Both end lines count: copy exactly from the line that contains "for (s = [0" to the line that contains "cad_parts[node].hide_render = cad_parts[node].hide_viewport", and only those lines.

[Records with modeling code]
■ ■ ■ ■ ■

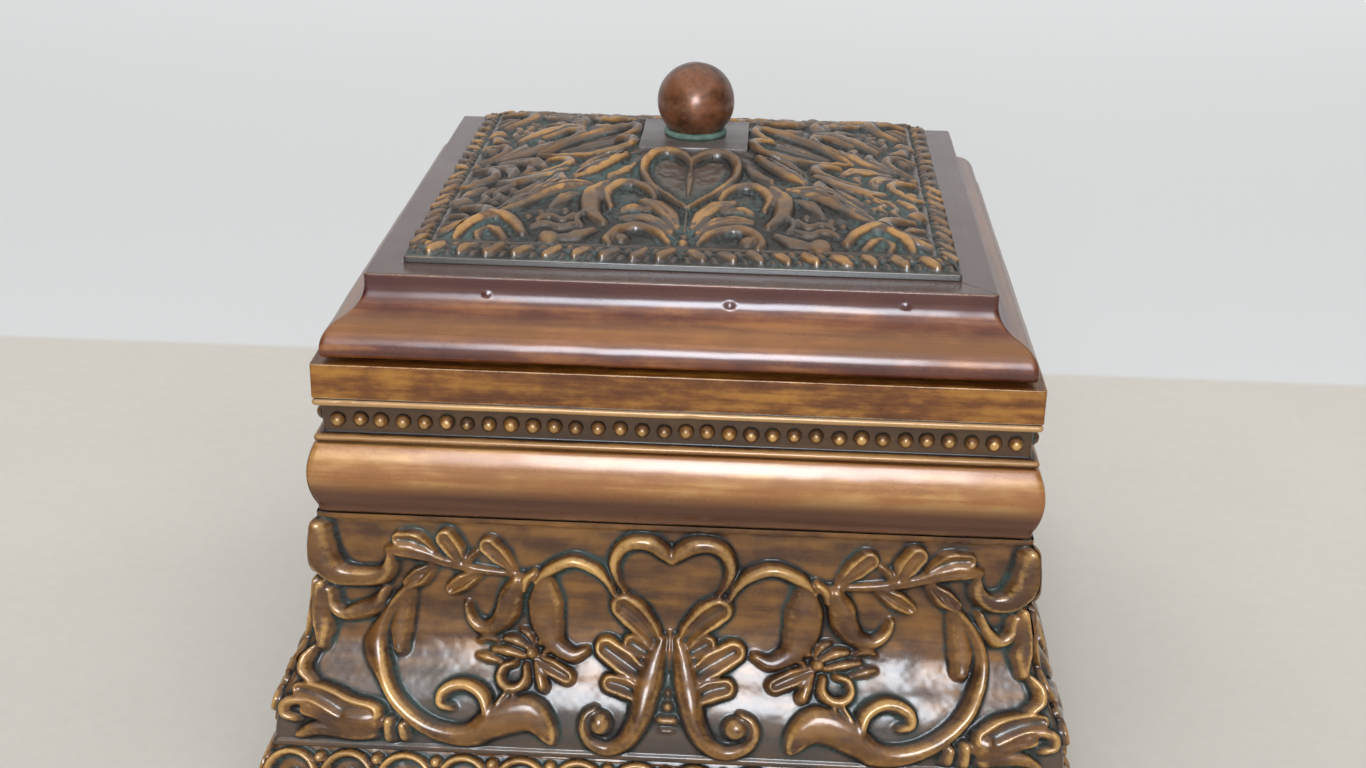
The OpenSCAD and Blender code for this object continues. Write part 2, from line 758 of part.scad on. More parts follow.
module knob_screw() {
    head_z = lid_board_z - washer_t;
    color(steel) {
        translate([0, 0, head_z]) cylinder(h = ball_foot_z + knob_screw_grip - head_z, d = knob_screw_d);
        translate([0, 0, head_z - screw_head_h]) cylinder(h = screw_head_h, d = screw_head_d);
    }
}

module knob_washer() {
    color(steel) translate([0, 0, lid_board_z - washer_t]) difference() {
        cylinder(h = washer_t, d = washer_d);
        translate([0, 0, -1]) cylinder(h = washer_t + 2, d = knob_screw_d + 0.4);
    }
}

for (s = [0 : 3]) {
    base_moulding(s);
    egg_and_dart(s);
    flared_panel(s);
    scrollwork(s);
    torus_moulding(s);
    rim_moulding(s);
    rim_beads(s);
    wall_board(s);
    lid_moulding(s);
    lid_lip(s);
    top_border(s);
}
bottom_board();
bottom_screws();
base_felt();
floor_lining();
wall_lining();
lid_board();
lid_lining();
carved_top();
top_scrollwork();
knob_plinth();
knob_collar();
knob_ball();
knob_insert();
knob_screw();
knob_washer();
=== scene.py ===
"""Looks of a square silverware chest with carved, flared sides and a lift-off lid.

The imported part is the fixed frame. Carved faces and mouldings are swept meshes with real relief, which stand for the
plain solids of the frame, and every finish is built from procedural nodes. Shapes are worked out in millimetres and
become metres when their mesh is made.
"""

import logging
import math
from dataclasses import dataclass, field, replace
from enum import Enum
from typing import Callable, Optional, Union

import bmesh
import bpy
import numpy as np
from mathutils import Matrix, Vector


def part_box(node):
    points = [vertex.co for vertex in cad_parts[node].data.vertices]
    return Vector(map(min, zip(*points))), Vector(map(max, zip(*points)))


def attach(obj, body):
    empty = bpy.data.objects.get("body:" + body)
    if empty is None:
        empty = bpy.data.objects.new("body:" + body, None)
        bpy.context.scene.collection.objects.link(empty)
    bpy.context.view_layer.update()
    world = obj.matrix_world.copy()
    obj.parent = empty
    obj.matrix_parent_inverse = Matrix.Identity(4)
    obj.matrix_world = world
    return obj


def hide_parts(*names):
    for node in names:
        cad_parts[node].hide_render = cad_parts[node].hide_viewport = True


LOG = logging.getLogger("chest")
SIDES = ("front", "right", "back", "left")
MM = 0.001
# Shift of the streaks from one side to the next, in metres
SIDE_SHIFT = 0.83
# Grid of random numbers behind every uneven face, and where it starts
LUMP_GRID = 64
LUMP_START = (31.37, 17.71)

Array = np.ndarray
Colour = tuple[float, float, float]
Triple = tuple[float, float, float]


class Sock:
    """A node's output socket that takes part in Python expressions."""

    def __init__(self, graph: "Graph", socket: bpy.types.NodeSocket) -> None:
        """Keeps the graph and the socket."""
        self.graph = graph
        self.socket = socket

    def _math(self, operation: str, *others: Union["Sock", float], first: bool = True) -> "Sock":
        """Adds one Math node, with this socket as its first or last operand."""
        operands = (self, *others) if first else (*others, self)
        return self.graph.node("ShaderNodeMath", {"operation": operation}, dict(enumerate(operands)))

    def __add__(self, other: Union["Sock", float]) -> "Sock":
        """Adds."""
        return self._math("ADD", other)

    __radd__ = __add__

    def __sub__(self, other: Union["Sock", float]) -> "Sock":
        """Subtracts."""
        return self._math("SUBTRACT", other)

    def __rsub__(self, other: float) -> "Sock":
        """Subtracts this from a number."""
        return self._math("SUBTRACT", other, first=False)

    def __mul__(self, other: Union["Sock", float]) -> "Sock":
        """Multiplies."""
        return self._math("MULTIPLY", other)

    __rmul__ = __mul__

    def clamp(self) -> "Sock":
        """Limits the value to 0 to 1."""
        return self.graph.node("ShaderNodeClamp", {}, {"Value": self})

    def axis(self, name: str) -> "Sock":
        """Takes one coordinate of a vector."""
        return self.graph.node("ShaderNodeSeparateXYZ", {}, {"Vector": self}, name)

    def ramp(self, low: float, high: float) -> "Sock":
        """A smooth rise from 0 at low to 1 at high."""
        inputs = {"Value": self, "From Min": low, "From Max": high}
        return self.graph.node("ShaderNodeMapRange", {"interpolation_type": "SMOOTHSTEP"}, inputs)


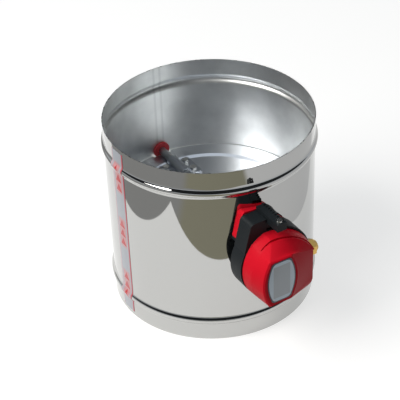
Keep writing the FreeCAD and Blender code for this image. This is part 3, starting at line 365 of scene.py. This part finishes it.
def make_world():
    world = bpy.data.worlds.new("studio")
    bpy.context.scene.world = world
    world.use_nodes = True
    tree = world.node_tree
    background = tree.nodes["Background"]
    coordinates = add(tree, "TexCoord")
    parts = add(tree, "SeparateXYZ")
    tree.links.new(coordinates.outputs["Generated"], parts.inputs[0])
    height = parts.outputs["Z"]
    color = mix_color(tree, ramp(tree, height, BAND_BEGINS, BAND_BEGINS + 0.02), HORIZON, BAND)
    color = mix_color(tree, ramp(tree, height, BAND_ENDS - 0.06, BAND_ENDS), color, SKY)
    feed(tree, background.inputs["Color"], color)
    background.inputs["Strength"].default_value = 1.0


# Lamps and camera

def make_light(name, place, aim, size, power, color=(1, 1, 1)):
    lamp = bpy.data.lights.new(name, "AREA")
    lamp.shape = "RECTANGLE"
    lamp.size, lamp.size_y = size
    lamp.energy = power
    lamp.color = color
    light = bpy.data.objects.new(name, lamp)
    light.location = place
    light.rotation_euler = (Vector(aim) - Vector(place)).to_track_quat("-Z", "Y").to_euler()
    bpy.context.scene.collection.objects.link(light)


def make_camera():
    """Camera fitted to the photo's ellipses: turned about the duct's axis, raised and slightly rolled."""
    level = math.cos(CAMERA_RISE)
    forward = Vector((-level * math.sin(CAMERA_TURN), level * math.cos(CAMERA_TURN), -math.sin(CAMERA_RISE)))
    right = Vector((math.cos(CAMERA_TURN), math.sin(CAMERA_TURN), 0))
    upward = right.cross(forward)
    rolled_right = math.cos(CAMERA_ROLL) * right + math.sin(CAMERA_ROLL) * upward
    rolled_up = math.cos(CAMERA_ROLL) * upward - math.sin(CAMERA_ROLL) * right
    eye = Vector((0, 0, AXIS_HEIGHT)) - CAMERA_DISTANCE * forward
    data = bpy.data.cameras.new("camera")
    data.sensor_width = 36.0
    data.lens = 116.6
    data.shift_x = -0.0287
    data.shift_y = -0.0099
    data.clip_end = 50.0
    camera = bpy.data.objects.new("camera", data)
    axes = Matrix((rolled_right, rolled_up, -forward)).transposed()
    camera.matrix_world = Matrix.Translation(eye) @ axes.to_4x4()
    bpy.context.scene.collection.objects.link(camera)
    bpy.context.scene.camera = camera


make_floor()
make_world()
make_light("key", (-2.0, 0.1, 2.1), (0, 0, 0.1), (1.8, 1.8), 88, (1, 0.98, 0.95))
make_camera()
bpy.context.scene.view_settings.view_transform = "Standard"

■ ■ ■ ■ ■

TASK RESPONSE:
for (s = [0 : 3]) {
    base_moulding(s);
    egg_and_dart(s);
    flared_panel(s);
    scrollwork(s);
    torus_moulding(s);
    rim_moulding(s);
    rim_beads(s);
    wall_board(s);
    lid_moulding(s);
    lid_lip(s);
    top_border(s);
}
bottom_board();
bottom_screws();
base_felt();
floor_lining();
wall_lining();
lid_board();
lid_lining();
carved_top();
top_scrollwork();
knob_plinth();
knob_collar();
knob_ball();
knob_insert();
knob_screw();
knob_washer();
=== scene.py ===
"""Looks of a square silverware chest with carved, flared sides and a lift-off lid.

The imported part is the fixed frame. Carved faces and mouldings are swept meshes with real relief, which stand for the
plain solids of the frame, and every finish is built from procedural nodes. Shapes are worked out in millimetres and
become metres when their mesh is made.
"""

import logging
import math
from dataclasses import dataclass, field, replace
from enum import Enum
from typing import Callable, Optional, Union

import bmesh
import bpy
import numpy as np
from mathutils import Matrix, Vector


def part_box(node):
    points = [vertex.co for vertex in cad_parts[node].data.vertices]
    return Vector(map(min, zip(*points))), Vector(map(max, zip(*points)))


def attach(obj, body):
    empty = bpy.data.objects.get("body:" + body)
    if empty is None:
        empty = bpy.data.objects.new("body:" + body, None)
        bpy.context.scene.collection.objects.link(empty)
    bpy.context.view_layer.update()
    world = obj.matrix_world.copy()
    obj.parent = empty
    obj.matrix_parent_inverse = Matrix.Identity(4)
    obj.matrix_world = world
    return obj


def hide_parts(*names):
    for node in names:
        cad_parts[node].hide_render = cad_parts[node].hide_viewport = True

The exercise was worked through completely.